School dress codes aren’t just sexist — they’re often racist, too.
For many, autumn signifies an opportunity to cherish the return of Starbucks’ seasonal beverages, sweater weather and, of course, school. While some students are reluctant to re-enter their school’s hallways, the new year is nothing if not an opportunity for self-discovery. Yet the privilege of fully being oneself is harder for students with whom schools take issue — specifically black students, who are often disproportionately affected by dress code sanctions.
Hair in the black community is an intimate and touchy subject. It’s not that our hair is more “important” or “special” than anyone else’s, but that black hair is subject to constant critique and restrictions. People feel the need to meddle with black hair, whether by using their hands or their opinions. While non-black and/or non-POCs’ hairstyles are considered a relatively unremarkable part of their existence, black people’s hairstyles are consistently referred to as distracting or an affront to some rules of conduct. This valued part of black culture is so often viewed by wider society as a disturbance.
This phenomenon is made clear by the language administrations use when they talk about black hair, such as “sick,” “inappropriate,” and “not groomed.” These kinds of pointed descriptions spell out the racism and cultural insensitivity inflicted on black students, especially black girls, in school. And beyond language, these perceptions impede black girls’ education and sense of self. Girls have been sent home from school, denied entry into exams, given detention, banned, and threatened with suspension because of their hair. Despite the fact that hair has no influence over one’s academic potential, this school felt that the braids two of their students wore didn’t “represent the school” and ordered them to remove their braids.
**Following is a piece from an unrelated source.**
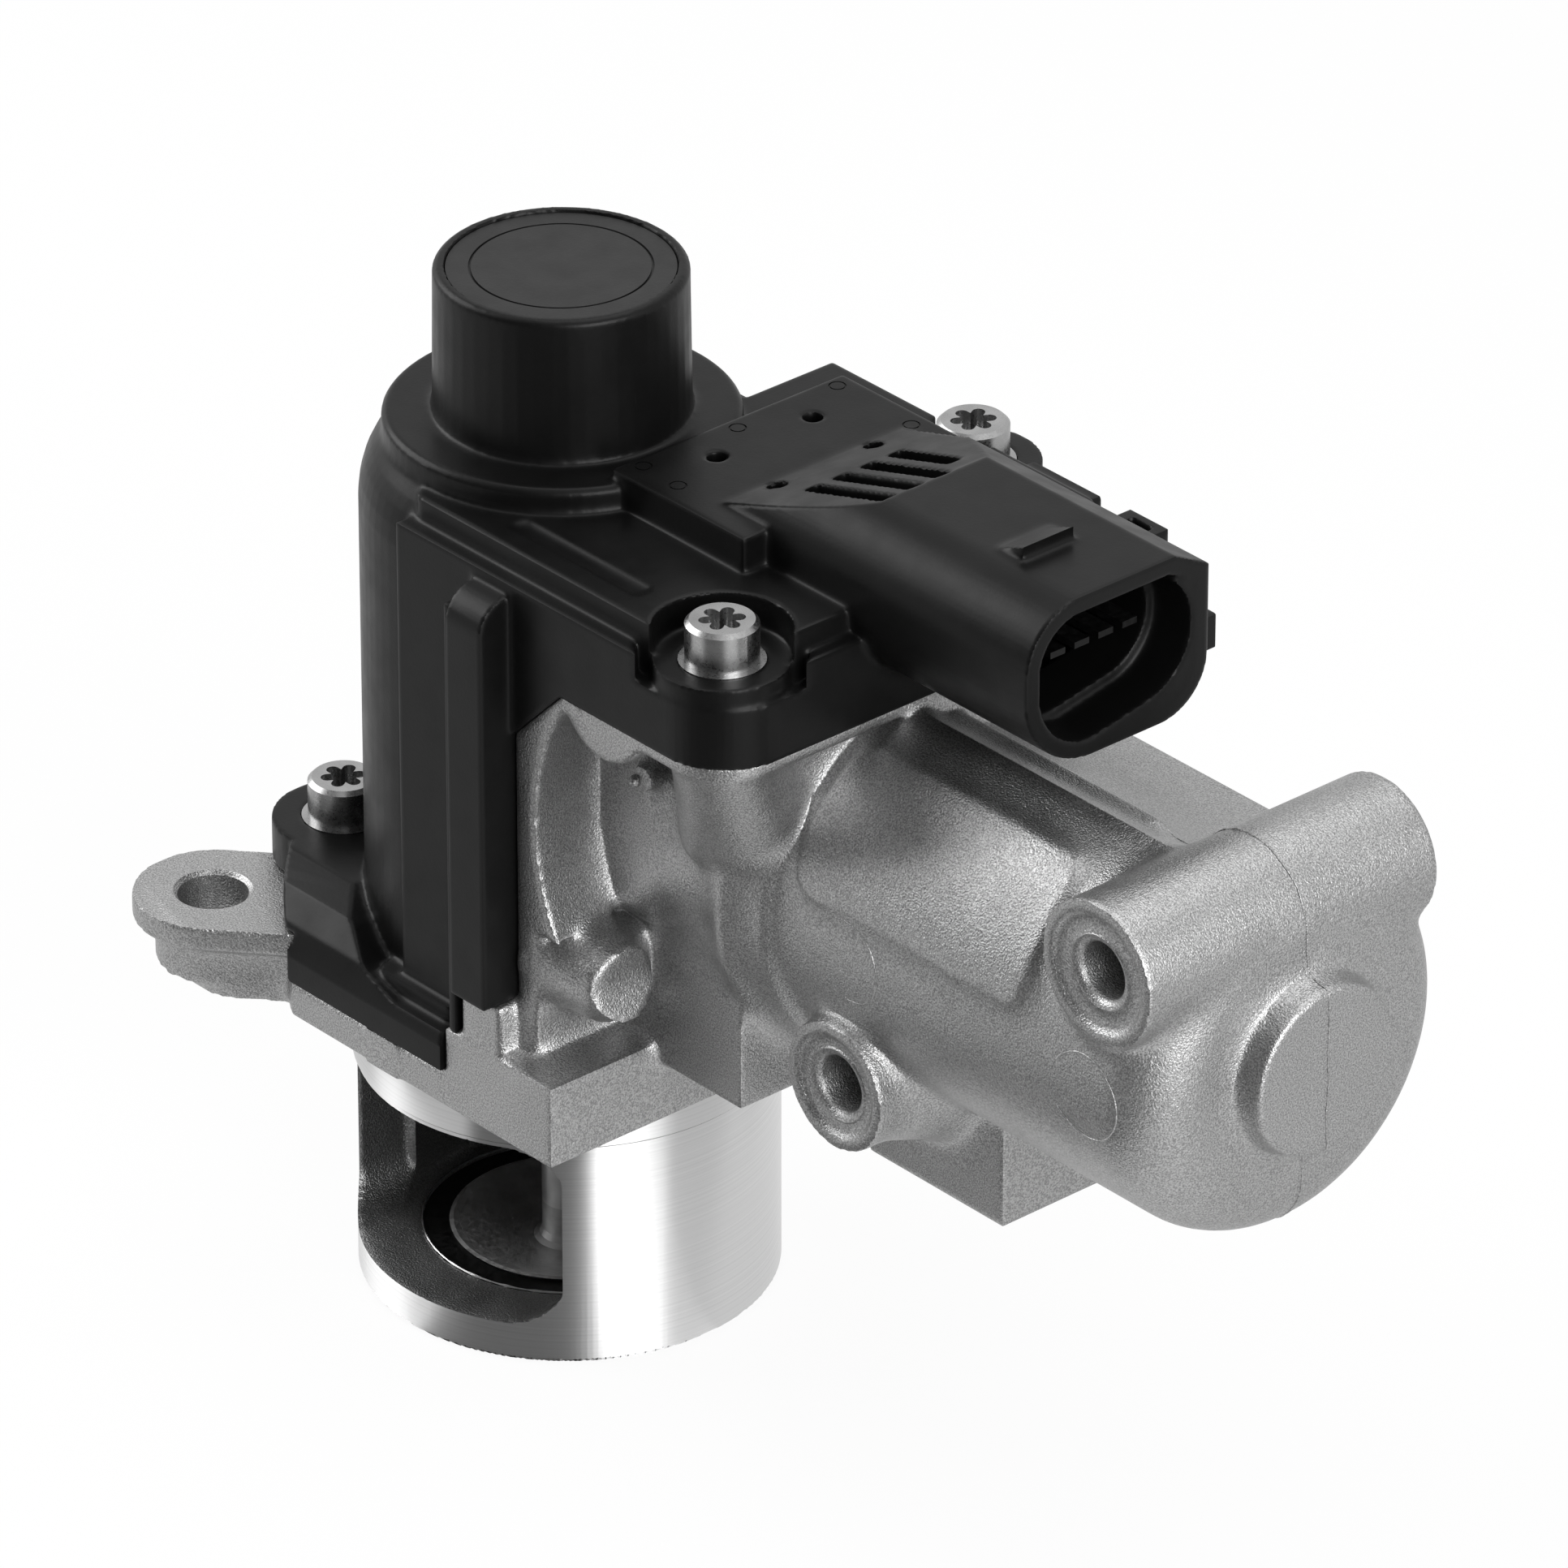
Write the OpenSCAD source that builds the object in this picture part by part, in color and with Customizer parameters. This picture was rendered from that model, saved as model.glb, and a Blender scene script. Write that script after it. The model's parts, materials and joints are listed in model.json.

But perhaps the more insidious part of this problem is that while it’s grossly incorrect to sanction someone’s hair based on arbitrary, westernized standards, it’s not entirely incorrect to refer to black hair as a “distraction.” When I was in third grade, I was a devout follower of both Allen Iverson and Li’l Bow Wow and wanted cornrows more than anything else. I knew I couldn’t get them, though, because my school administrators would’ve considered that style “distracting.” Not distracting to me, of course, but to everyone around me. Yet people already found my hair distracting — they would play with it, pull it, put pencils in it, extend it past its natural curl and watch it attentively snap back to my scalp. When I started middle school, I finally got cornrows anyway and found that these new braids distracted plenty of my peers, too — they played with my ends and ran their fingers through the grooves on my scalp. My brother reported experiencing the same thing: people felt compelled to fiddle with his braids anytime they sat behind him.
Of course, when white girls in my elementary school class came back from Mexico with their hair in cornrows, their hair wasn’t considered distracting. This notion of black hair as a “distraction,” therefore, seems intimately tied to our cultural notions of race and consent. We shouldn’t police how black people wear their hair, but rather the way white palms consistently reach for a nonconsensual feel every time their black peers’ hair changes even slightly. Instead of broadening school dress codes or expanding administration’s notions of what “groomed” hair can be, schools decide to draw a line in the sand in a way that isolates and exiles black girls. It’s a problem that exists in the margins of the greater argument over more generally sexist dress codes, in which the comfort and educational access of male students is prioritized over the pervasive sexualization of female students those very same males perpetuate.
Hair has never been “just hair” to black people. Despite the flippancy with which non-black people interact with it, black hair is also certainly not “just hair” to them either, or they wouldn’t consistently impose sanctions on it. When young black women’s hair is policed, part of their self-expression and self-worth is handcuffed. Schools need to discard antiquated standards of dress and beauty. It’s not up to school to make sure girls adjust their hair so white students can focus in class, but it is up to them to deal with those who can’t remain engaged because of someone else’s body.